What the exercise asks: The data below needs to be returned exactly, line for line.

** BEGIN **

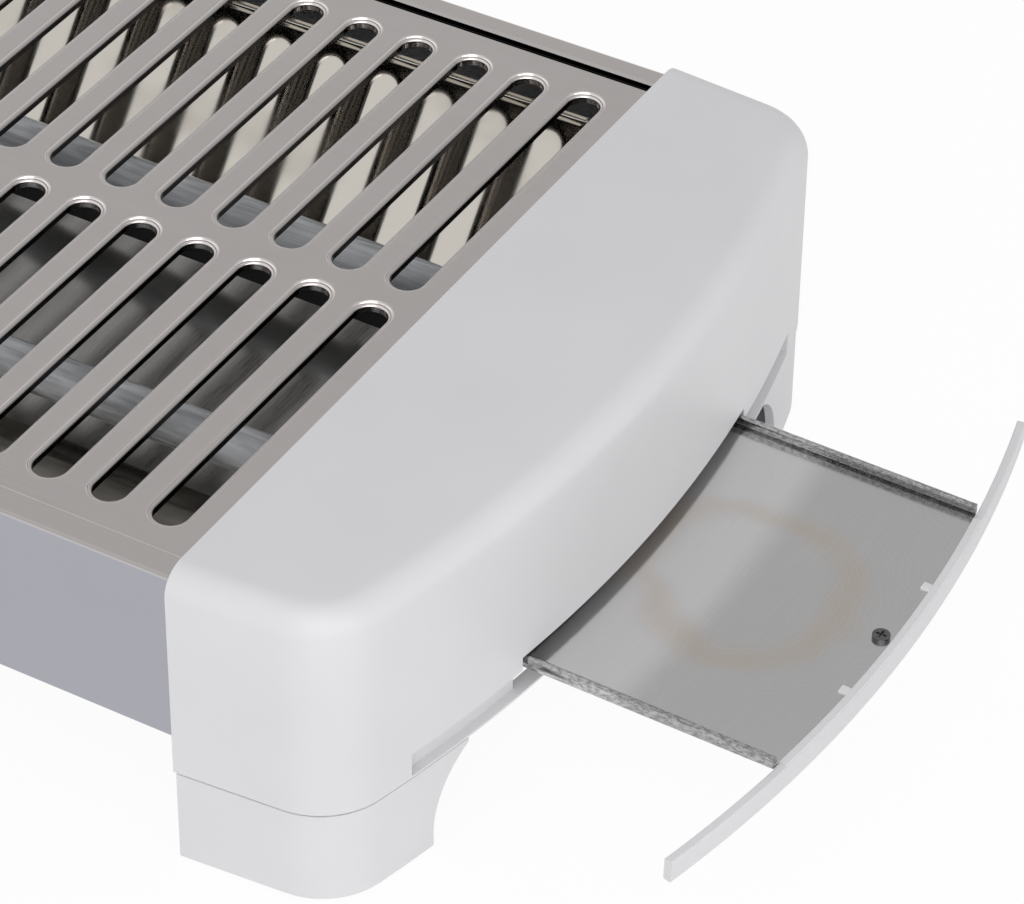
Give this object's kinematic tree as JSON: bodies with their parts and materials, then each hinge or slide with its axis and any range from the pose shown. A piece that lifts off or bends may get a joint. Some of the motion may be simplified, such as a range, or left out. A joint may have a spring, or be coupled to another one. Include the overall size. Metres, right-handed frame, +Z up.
{
  "type": "flat toaster",
  "caption": "Low flat toaster: slotted steel grille over two quartz tubes, moulded end caps on arched feet, and a crumb tray that slides out of one end.",
  "frame": {"origin": "middle of the bounding box in plan, on the table under the foot pads, with the crumb tray pulled out as stored", "axes": "+X towards the end that the crumb tray slides out of, +Y towards the side away from the viewer, +Z up"},
  "size_m": [0.4622, 0.226, 0.0827],
  "materials": {
    "casing_steel": "satin stainless sheet",
    "grille_steel": "satin stainless sheet, rolled slot edges",
    "blackened_steel": "matt, heat-resistant black",
    "tray_steel": "bare satin sheet, heat-stained",
    "plated_steel": "galvanised sheet",
    "reflector_aluminium": "polished sheet",
    "cap_plastic": "fine satin moulding, white",
    "foot_rubber": "matt",
    "quartz_glass": "milky satin quartz",
    "heating_wire": "oxidised resistance alloy",
    "ceramic": "unglazed steatite",
    "brass_parts": "bright",
    "switch_black": "semi-gloss",
    "rocker_red": "translucent red",
    "lamp_glass": "clear",
    "block_plastic": "moulded",
    "fuse_metal": "plain",
    "lead_sleeve": "silicone sleeve",
    "earth_sleeve": "silicone sleeve",
    "screw_steel": "zinc plated"
  },
  "bodies": {
    "housing": {"casing_side_near": "casing_steel", "casing_side_far": "casing_steel", "grille_panel": "grille_steel", "grille_stiffener": "blackened_steel", "base_plate": "plated_steel", "tray_rail_near": "plated_steel", "tray_rail_far": "plated_steel", "element_bracket_tray_end": "plated_steel", "element_bracket_control_end": "plated_steel", "side_reflector_near": "reflector_aluminium", "side_reflector_far": "reflector_aluminium", "tray_end_cap": "cap_plastic", "control_end_cap": "cap_plastic", "tray_end_foot_near": "cap_plastic", "tray_end_foot_far": "cap_plastic", "control_end_foot_near": "cap_plastic", "control_end_foot_far": "cap_plastic", "foot_pads": "foot_rubber", "quartz_tube_near": "quartz_glass", "quartz_tube_far": "quartz_glass", "heating_coil_near": "heating_wire", "heating_coil_far": "heating_wire", "tube_insulators": "ceramic", "tube_terminals": "brass_parts", "switch_terminals": "brass_parts", "rocker_switch_body": "switch_black", "cable_inlet_bush": "switch_black", "pilot_lamp": "lamp_glass", "terminal_block": "block_plastic", "thermal_fuse": "fuse_metal", "lead_switch_to_near_tube": "lead_sleeve", "lead_block_to_switch": "lead_sleeve", "lead_block_to_far_tube": "lead_sleeve", "lead_between_tubes": "lead_sleeve", "earth_lead": "earth_sleeve", "base_screws": "screw_steel", "cap_screws": "screw_steel", "foot_screws": "screw_steel"},
    "tray": {"crumb_tray": "tray_steel", "tray_front_bar": "cap_plastic", "tray_front_screw": "screw_steel"},
    "rocker": {"switch_rocker": "rocker_red"}
  },
  "joints": [
    {"name": "tray_slide", "type": "slide", "parent": "housing", "child": "tray", "axis": [0.9998, 0, -0.0175], "range_m": [-0.0639, 0.15]},
    {"name": "rocker_tilt", "type": "hinge", "parent": "housing", "child": "rocker", "pos_m": [-0.22386, 0, 0.059], "axis": [0, 0, 1], "range_deg": [0, 14]}
  ]
}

** END **

Result of the task:
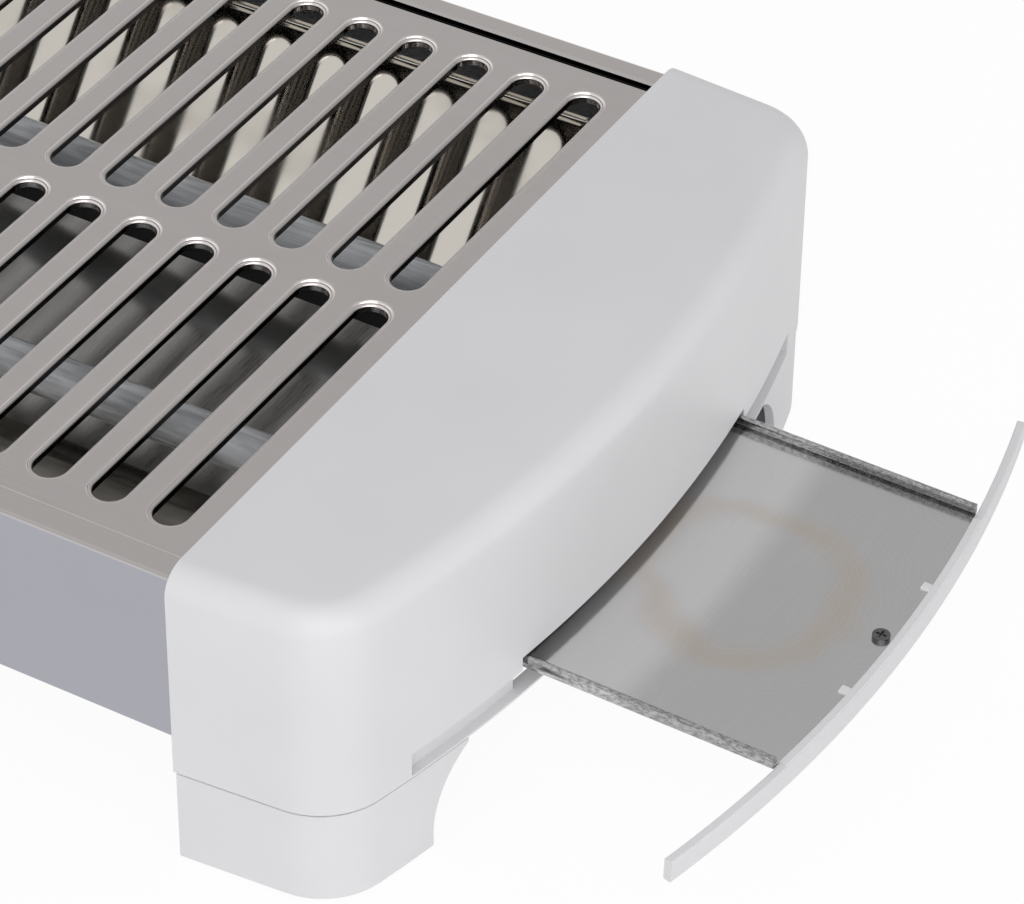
Give this object's kinematic tree as JSON: bodies with their parts and materials, then each hinge or slide with its axis and any range from the pose shown. A piece that lifts off or bends may get a joint. Some of the motion may be simplified, such as a range, or left out. A joint may have a spring, or be coupled to another one. Include the overall size. Metres, right-handed frame, +Z up.
{
  "type": "flat toaster",
  "caption": "Low flat toaster: slotted steel grille over two quartz tubes, moulded end caps on arched feet, and a crumb tray that slides out of one end.",
  "frame": {"origin": "middle of the bounding box in plan, on the table under the foot pads, with the crumb tray pulled out as stored", "axes": "+X towards the end that the crumb tray slides out of, +Y towards the side away from the viewer, +Z up"},
  "size_m": [0.4622, 0.226, 0.0827],
  "materials": {
    "casing_steel": "satin stainless sheet",
    "grille_steel": "satin stainless sheet, rolled slot edges",
    "blackened_steel": "matt, heat-resistant black",
    "tray_steel": "bare satin sheet, heat-stained",
    "plated_steel": "galvanised sheet",
    "reflector_aluminium": "polished sheet",
    "cap_plastic": "fine satin moulding, white",
    "foot_rubber": "matt",
    "quartz_glass": "milky satin quartz",
    "heating_wire": "oxidised resistance alloy",
    "ceramic": "unglazed steatite",
    "brass_parts": "bright",
    "switch_black": "semi-gloss",
    "rocker_red": "translucent red",
    "lamp_glass": "clear",
    "block_plastic": "moulded",
    "fuse_metal": "plain",
    "lead_sleeve": "silicone sleeve",
    "earth_sleeve": "silicone sleeve",
    "screw_steel": "zinc plated"
  },
  "bodies": {
    "housing": {"casing_side_near": "casing_steel", "casing_side_far": "casing_steel", "grille_panel": "grille_steel", "grille_stiffener": "blackened_steel", "base_plate": "plated_steel", "tray_rail_near": "plated_steel", "tray_rail_far": "plated_steel", "element_bracket_tray_end": "plated_steel", "element_bracket_control_end": "plated_steel", "side_reflector_near": "reflector_aluminium", "side_reflector_far": "reflector_aluminium", "tray_end_cap": "cap_plastic", "control_end_cap": "cap_plastic", "tray_end_foot_near": "cap_plastic", "tray_end_foot_far": "cap_plastic", "control_end_foot_near": "cap_plastic", "control_end_foot_far": "cap_plastic", "foot_pads": "foot_rubber", "quartz_tube_near": "quartz_glass", "quartz_tube_far": "quartz_glass", "heating_coil_near": "heating_wire", "heating_coil_far": "heating_wire", "tube_insulators": "ceramic", "tube_terminals": "brass_parts", "switch_terminals": "brass_parts", "rocker_switch_body": "switch_black", "cable_inlet_bush": "switch_black", "pilot_lamp": "lamp_glass", "terminal_block": "block_plastic", "thermal_fuse": "fuse_metal", "lead_switch_to_near_tube": "lead_sleeve", "lead_block_to_switch": "lead_sleeve", "lead_block_to_far_tube": "lead_sleeve", "lead_between_tubes": "lead_sleeve", "earth_lead": "earth_sleeve", "base_screws": "screw_steel", "cap_screws": "screw_steel", "foot_screws": "screw_steel"},
    "tray": {"crumb_tray": "tray_steel", "tray_front_bar": "cap_plastic", "tray_front_screw": "screw_steel"},
    "rocker": {"switch_rocker": "rocker_red"}
  },
  "joints": [
    {"name": "tray_slide", "type": "slide", "parent": "housing", "child": "tray", "axis": [0.9998, 0, -0.0175], "range_m": [-0.0639, 0.15]},
    {"name": "rocker_tilt", "type": "hinge", "parent": "housing", "child": "rocker", "pos_m": [-0.22386, 0, 0.059], "axis": [0, 0, 1], "range_deg": [0, 14]}
  ]
}